-- begin --
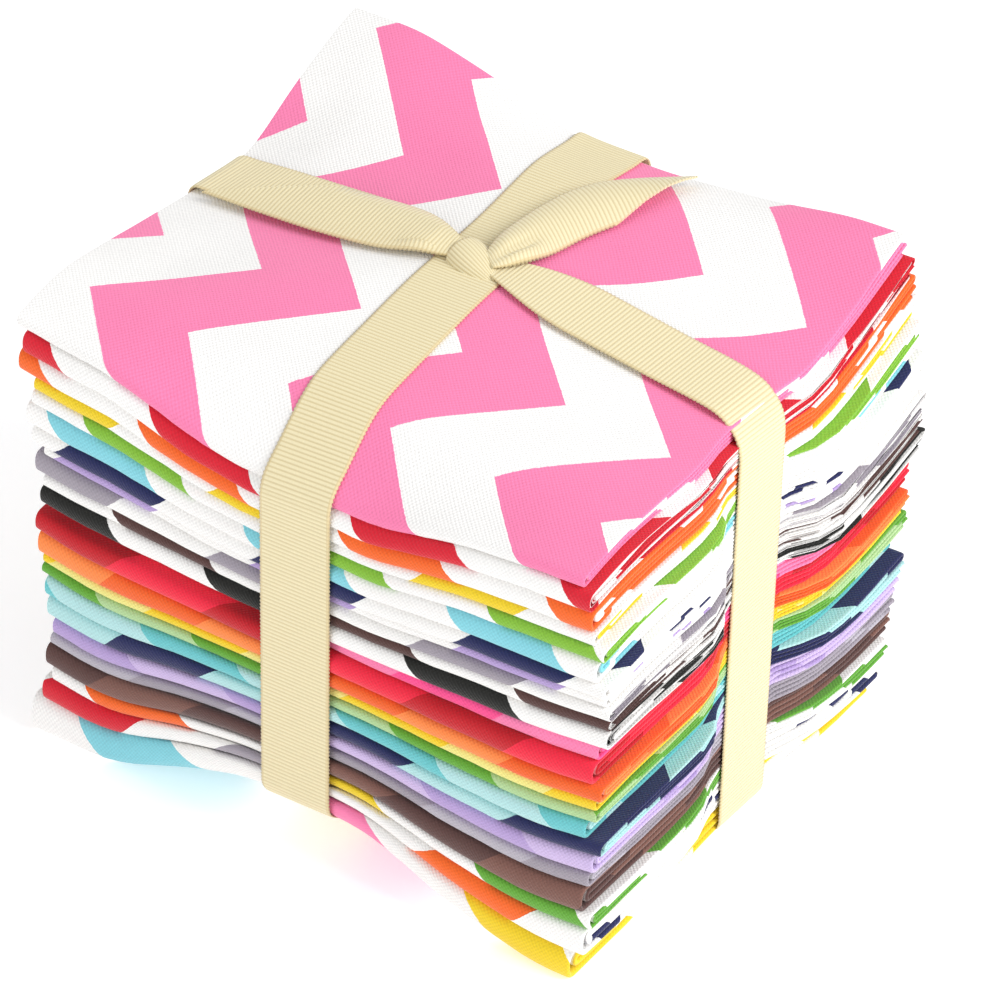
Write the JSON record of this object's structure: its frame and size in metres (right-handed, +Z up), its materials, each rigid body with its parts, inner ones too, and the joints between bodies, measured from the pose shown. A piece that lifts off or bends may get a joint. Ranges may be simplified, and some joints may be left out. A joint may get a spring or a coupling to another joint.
{
  "type": "fat quarter bundle",
  "caption": "Stack of folded quilting-cotton cuts in chevron prints, tied both ways with a knotted grosgrain ribbon.",
  "frame": {"origin": "middle of the bundle's footprint, on the surface that it rests on", "axes": "+Z up; +X along the cloths' long side, towards the end that shows the layers' edges; -Y towards the fat folds"},
  "size_m": [0.1508, 0.1264, 0.1212],
  "materials": {
    "cotton_pink": "matte woven cotton",
    "cotton_red": "matte woven cotton",
    "cotton_orange": "matte woven cotton",
    "cotton_yellow": "matte woven cotton",
    "cotton_lime": "matte woven cotton",
    "cotton_aqua": "matte woven cotton",
    "cotton_navy": "matte woven cotton",
    "cotton_lavender": "matte woven cotton",
    "cotton_gray": "matte woven cotton",
    "cotton_brown": "matte woven cotton",
    "cotton_black": "matte woven cotton",
    "cotton_pink_tonal": "matte woven cotton",
    "cotton_red_tonal": "matte woven cotton",
    "cotton_orange_tonal": "matte woven cotton",
    "cotton_yellow_tonal": "matte woven cotton",
    "cotton_green_tonal": "matte woven cotton",
    "cotton_aqua_tonal": "matte woven cotton",
    "cotton_navy_aqua": "matte woven cotton",
    "cotton_lavender_tonal": "matte woven cotton",
    "cotton_gray_tonal": "matte woven cotton",
    "cotton_brown_tonal": "matte woven cotton",
    "cotton_multi_white": "matte woven cotton",
    "cotton_multi_red": "matte woven cotton",
    "cotton_multi_aqua": "matte woven cotton",
    "grosgrain": "ribbed ribbon with a soft sheen"
  },
  "bodies": {
    "root": {"cloth_01_pink": "cotton_pink", "cloth_02_red": "cotton_red", "cloth_03_orange": "cotton_orange", "cloth_04_yellow": "cotton_yellow", "cloth_05_lime": "cotton_lime", "cloth_06_aqua": "cotton_aqua", "cloth_07_navy": "cotton_navy", "cloth_08_lavender": "cotton_lavender", "cloth_09_gray": "cotton_gray", "cloth_10_brown": "cotton_brown", "cloth_11_black": "cotton_black", "cloth_12_pink_tonal": "cotton_pink_tonal", "cloth_13_red_tonal": "cotton_red_tonal", "cloth_14_orange_tonal": "cotton_orange_tonal", "cloth_15_yellow_tonal": "cotton_yellow_tonal", "cloth_16_green_tonal": "cotton_green_tonal", "cloth_17_aqua_tonal": "cotton_aqua_tonal", "cloth_18_navy_aqua": "cotton_navy_aqua", "cloth_19_lavender_tonal": "cotton_lavender_tonal", "cloth_20_gray_tonal": "cotton_gray_tonal", "cloth_21_brown_tonal": "cotton_brown_tonal", "cloth_22_multi_white": "cotton_multi_white", "cloth_23_multi_red": "cotton_multi_red", "cloth_24_multi_aqua": "cotton_multi_aqua", "ribbon_front_to_back": "grosgrain", "ribbon_side_to_side": "grosgrain", "ribbon_knot": "grosgrain", "ribbon_tail_left": "grosgrain", "ribbon_tail_right": "grosgrain"}
  },
  "joints": []
}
-- end --
What this task involves:
Only the number should be given: how many lines of the data contain the word "that"?

Response for this exercise:
2